Christianity is not a religion of safety or precautions. We serve the God who made this place, and even when it was perfect, it was dangerous. There was a tree in the middle of the garden that was off limits, and pretty soon there was a talking dragon. God made even the perfect world dangerous. After Adam and Eve sinned, it got even more dangerous, with sin, and thorns, and pain, and enmity, and death. And it pleased God for His people to learn to live by faith in a dangerous world.
Everyone will face trouble. Everyone will fail. And eventually everyone dies. There’s no getting around it. There is only walking through it. The only question is how. And will your trouble be blessed? How can trouble be blessed? How can hardship, suffering, or death be blessed? It’s blessed by God’s love. This is the thoughtful, intentional love of a Father, and our grateful, joyful response to that love in the midst of difficulty. Our Father in Heaven is more hovering than any father on earth. He has told the story of the world, and He placed His love on His people from before the world began, foreknowing them, predestining them, preparing all things for their good and His glory.

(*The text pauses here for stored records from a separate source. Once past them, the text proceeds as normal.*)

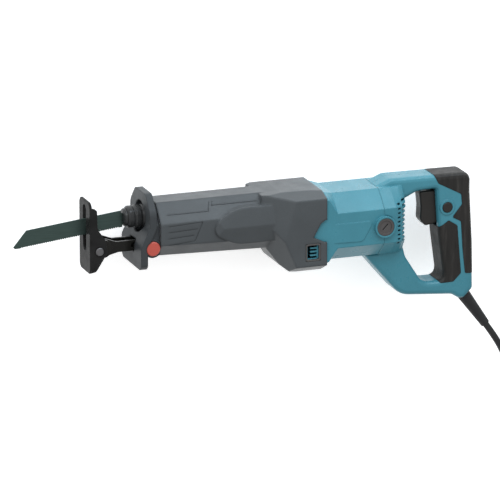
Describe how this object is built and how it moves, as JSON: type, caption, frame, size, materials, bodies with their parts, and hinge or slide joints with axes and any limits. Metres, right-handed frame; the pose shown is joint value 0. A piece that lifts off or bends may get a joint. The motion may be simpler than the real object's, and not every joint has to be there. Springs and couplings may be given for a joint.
{
  "type": "reciprocating saw",
  "caption": "Corded reciprocating saw with D-shaped handle, keyless blade clamp, tilting shoe on a sliding bar and a coiled mains cord with its plug.",
  "frame": {"origin": "centre of the saw's footprint as it lies on its right side, on the surface that it lies on", "axes": "+X from the blade's tip to the handle's rear end, +Y from the cord end of the handle to the top of the saw, +Z out of the saw's left side, upwards as it lies"},
  "size_m": [0.7253, 0.2917, 0.093],
  "materials": {
    "body_plastic": "teal glass-filled nylon, fine moulded grain, satin",
    "cover_rubber": "dark grey moulded cover, satin, fine grain",
    "guard_plastic": "dark grey guard, satin",
    "cast_aluminium": "die-cast, lightly sand-textured",
    "black_rubber": "matt black rubber",
    "grip_rubber": "soft black over-moulded grip, matt",
    "bronze": "oil-filled sintered bronze",
    "blade_steel": "dark blued tool steel, brushed along the blade",
    "ground_steel": "ground and hardened steel",
    "dark_steel": "black oxide, lightly worn on the edges",
    "spring_steel": "drawn spring wire",
    "shoe_steel": "black-coated pressed steel, worn on its front face",
    "bar_steel": "black oxide steel bar, half gloss",
    "fastener_steel": "zinc-plated steel",
    "red_plastic": "red moulded plastic",
    "gear_steel": "cut and hardened gear steel",
    "bearing_steel": "bearing steel with dark seals",
    "laminated_steel": "stacked steel laminations",
    "copper": "varnished copper wire and bars",
    "brass": "plain brass",
    "carbon": "pressed carbon",
    "fan_plastic": "black nylon",
    "cap_plastic": "dark brown-black phenolic plastic, satin",
    "trigger_plastic": "black nylon, satin",
    "cord_rubber": "black rubber flex, matt",
    "tie_plastic": "black woven strap",
    "plug_rubber": "black moulded plug, satin"
  },
  "bodies": {
    "housing": {"barrel_cover": "cover_rubber", "bearing_plate": "cast_aluminium", "bearing_spacer": "cast_aluminium", "brush_cap_left": "cap_plastic", "brush_cap_right": "cap_plastic", "brush_holders": "brass", "brush_springs": "spring_steel", "carbon_brushes": "carbon", "coil_tie": "tie_plastic", "cord_clamp": "trigger_plastic", "cord_clamp_screws": "fastener_steel", "cord_coil": "cord_rubber", "cord_guard": "black_rubber", "cord_tail": "cord_rubber", "crank_bearings": "bearing_steel", "field_coils": "copper", "field_stator": "laminated_steel", "front_bearing": "bearing_steel", "front_bush": "bronze", "front_guard": "guard_plastic", "gear_housing": "cast_aluminium", "handle_screws": "fastener_steel", "handle_shell_left": "body_plastic", "handle_shell_right": "body_plastic", "lock_on_spring": "spring_steel", "motor_housing": "body_plastic", "plug": "plug_rubber", "plug_pins": "brass", "plunger_seal": "black_rubber", "power_cord": "cord_rubber", "rear_bearing": "bearing_steel", "rear_bush": "bronze", "shoe_lock_spring": "spring_steel", "soft_grip_left": "grip_rubber", "soft_grip_right": "grip_rubber", "switch_body": "trigger_plastic"},
    "plunger": {"plunger_rod": "ground_steel", "blade_lock_pin": "ground_steel", "saw_blade": "blade_steel", "clamp_cap": "dark_steel", "clamp_spring": "spring_steel", "clamp_retaining_ring": "spring_steel"},
    "sleeve": {"clamp_sleeve": "dark_steel"},
    "crank": {"crank_gear": "gear_steel", "crank_spindle": "ground_steel", "crank_pin_and_roller": "ground_steel", "counterweight": "gear_steel"},
    "armature": {"armature_shaft": "ground_steel", "armature_core": "laminated_steel", "armature_windings": "copper", "commutator": "copper", "cooling_fan": "fan_plastic"},
    "shoe_bar": {"shoe_guide_bar": "bar_steel", "shoe_pivot_pin": "fastener_steel"},
    "shoe": {"shoe_plate": "shoe_steel"},
    "shoe_button": {"shoe_lock_button": "red_plastic"},
    "trigger_body": {"trigger": "trigger_plastic"},
    "lock_button": {"lock_on_button": "trigger_plastic"}
  },
  "joints": [
    {"name": "plunger_slide", "type": "slide", "parent": "housing", "child": "plunger", "axis": [1, 0, 0], "range_m": [-0.015, 0.015]},
    {"name": "sleeve_twist", "type": "hinge", "parent": "plunger", "child": "sleeve", "pos_m": [-0.1331, 0.0716, 0.0465], "axis": [1, 0, 0], "range_deg": [0, 60], "stiffness_Nm_per_rad": 0.25, "springref_deg": -11.46},
    {"name": "armature_spin", "type": "hinge", "parent": "housing", "child": "armature", "pos_m": [0.1109, 0.0431, 0.0465], "axis": [1, 0, 0], "continuous": true},
    {"name": "crank_spin", "type": "hinge", "parent": "housing", "child": "crank", "pos_m": [0.0389, 0.0431, 0.0465], "axis": [0, 1, 0], "continuous": true},
    {"name": "shoe_bar_slide", "type": "slide", "parent": "housing", "child": "shoe_bar", "axis": [1, 0, 0], "range_m": [-0.01, 0.01]},
    {"name": "shoe_tilt", "type": "hinge", "parent": "shoe_bar", "child": "shoe", "pos_m": [-0.1901, 0.0403, 0.0465], "axis": [0, 0, 1], "range_deg": [-15, 15]},
    {"name": "shoe_button_press", "type": "slide", "parent": "housing", "child": "shoe_button", "axis": [0, 0, -1], "range_m": [0, 0.003], "stiffness_N_per_m": 1500, "springref_m": -0.001, "deforming": ["shoe_lock_spring"]},
    {"name": "trigger_pull", "type": "slide", "parent": "housing", "child": "trigger_body", "axis": [1, 0, 0], "range_m": [0, 0.007], "stiffness_N_per_m": 900, "springref_m": -0.002},
    {"name": "lock_button_press", "type": "slide", "parent": "housing", "child": "lock_button", "axis": [0, 0, -1], "range_m": [0, 0.002], "stiffness_N_per_m": 1200, "springref_m": -0.001, "deforming": ["lock_on_spring"]}
  ],
  "couplings": [
    {"joint": "crank_spin", "follows": "armature_spin", "ratio": -0.25}
  ]
}
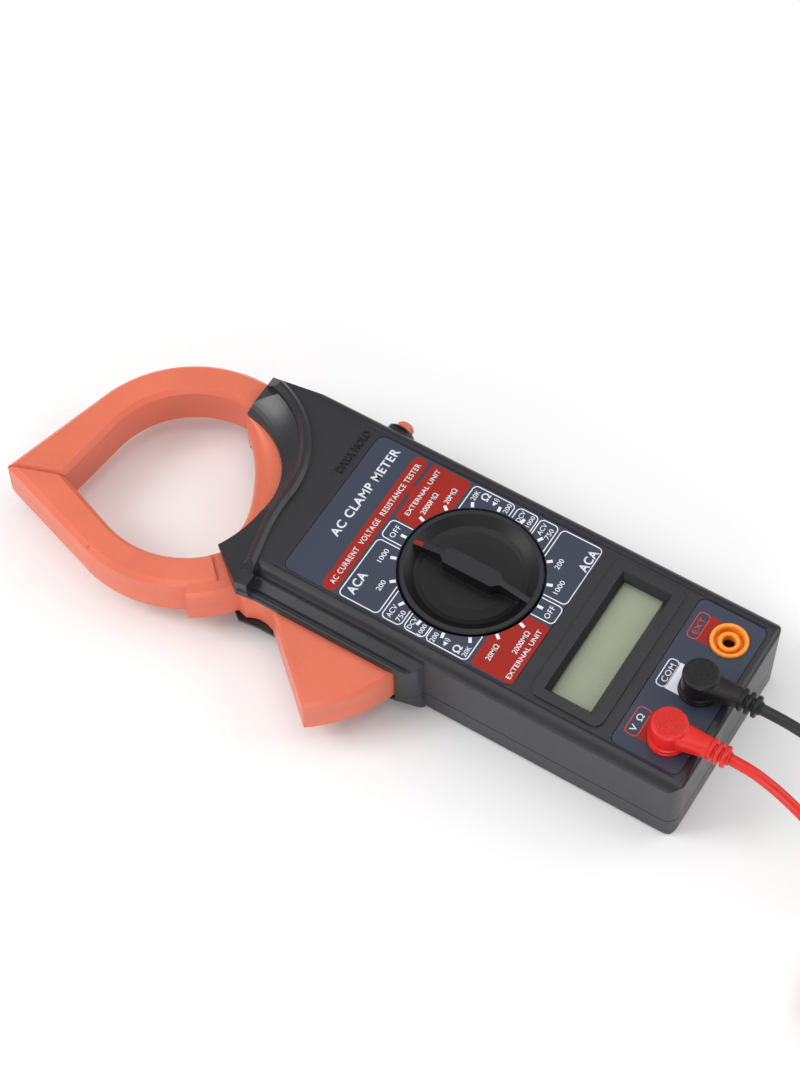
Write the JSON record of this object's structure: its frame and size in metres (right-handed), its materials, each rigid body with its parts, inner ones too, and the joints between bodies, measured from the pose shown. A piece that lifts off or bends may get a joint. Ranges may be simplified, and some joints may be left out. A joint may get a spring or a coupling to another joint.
{
  "type": "clamp meter",
  "caption": "Handheld clamp meter with a trigger-opened jaw, rotary selector, display, hold button, input jacks and plugged-in test leads with probes.",
  "frame": {"origin": "on the rest plane under the back of the case, straight below the centre of the rotary selector", "axes": "+X to the meter's right as its dial is read from the cord end, +Y along the body towards the jaws, +Z out of the dial"},
  "size_m": [0.1335, 0.3691, 0.0393],
  "materials": {
    "black_case": "fine satin, moulded",
    "steel": "plated",
    "blue_label": "printed film, satin",
    "grey_label": "printed film",
    "clear_window": "clear acrylic",
    "display_grey": "liquid crystal glass",
    "board_green": "solder mask",
    "black_parts": "moulded",
    "fuse_glass": "ceramic",
    "battery_wrap": "printed jacket",
    "orange_plastic": "satin, moulded",
    "core_steel": "laminated",
    "copper_tape": "wound wire under tape",
    "knob_black": "satin, moulded",
    "rotor_white": "moulded",
    "brass": "turned",
    "yellow_plastic": "moulded",
    "red_plastic": "soft moulded",
    "red_cable": "smooth jacket",
    "black_grip": "soft moulded",
    "black_cable": "smooth jacket",
    "nickel": "plated"
  },
  "bodies": {
    "meter": {"front_cover": "black_case", "rear_cover": "black_case", "battery_cover": "black_case", "battery_screw": "steel", "case_screws": "steel", "main_label": "blue_label", "jack_label": "blue_label", "rear_label": "grey_label", "display_window": "clear_window", "display_panel": "display_grey", "circuit_board": "board_green", "board_screws": "steel", "chip": "black_parts", "fuse": "fuse_glass", "buzzer": "black_parts", "hold_switch": "black_parts", "battery": "battery_wrap", "battery_snap": "black_parts", "fixed_jaw_front": "orange_plastic", "fixed_jaw_rear": "orange_plastic", "cradle_liner": "orange_plastic", "fixed_core": "core_steel", "pickup_coil": "copper_tape", "pivot_pin": "steel", "trigger_spring": "steel", "ext_jack": "yellow_plastic", "com_jack": "black_parts", "volt_jack": "red_plastic", "ext_socket": "brass", "com_socket": "brass", "volt_socket": "brass", "red_plug": "red_plastic", "red_plug_pin": "nickel", "red_lead": "red_cable", "red_coil": "red_cable", "red_probe": "red_plastic", "red_probe_tip": "nickel", "black_plug": "black_grip", "black_plug_pin": "nickel", "black_lead": "black_cable", "black_coil": "black_cable", "black_probe": "black_grip", "black_probe_tip": "nickel"},
    "jaw": {"moving_jaw_front": "orange_plastic", "moving_jaw_rear": "orange_plastic", "moving_core": "core_steel"},
    "knob": {"selector_knob": "knob_black", "knob_rotor": "rotor_white", "knob_wipers": "brass"},
    "button": {"hold_button": "orange_plastic"}
  },
  "joints": [
    {"name": "jaw_hinge", "type": "hinge", "parent": "meter", "child": "jaw", "pos_m": [-0.023, 0.05, 0.0145], "axis": [0, 0, 1], "range_deg": [0, 32], "stiffness_Nm_per_rad": 0.8, "springref_deg": -22.92},
    {"name": "knob_turn", "type": "hinge", "parent": "meter", "child": "knob", "pos_m": [0, 0, 0.032], "axis": [0, 0, 1], "continuous": true},
    {"name": "hold_press", "type": "slide", "parent": "meter", "child": "button", "axis": [-1, 0, 0], "range_m": [0, 0.0015], "stiffness_N_per_m": 500, "springref_m": -0.001}
  ]
}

This means that every danger, every trial, every difficulty was hand-picked by our Father for us, with love, and He did not pick our trials so that we would fail. He picked them so that we would learn to truly live, so that we would learn to love like He loves, so that we would learn to praise Him and give Him thanks.
This meal is a picture of that love: Christ crucified for sinners. He went into danger for us. He faced down the dragons of sin and death for us. And because His trouble was blessed, God raised Him from the death. He offers this bread and wine to us as an invitation to follow Him into trouble. But not just any kind of trouble, into the trouble of adventure, the trouble of living life to the fullest, the trouble of life blessed by the eternal love of our Father.
So come and welcome to Jesus Christ.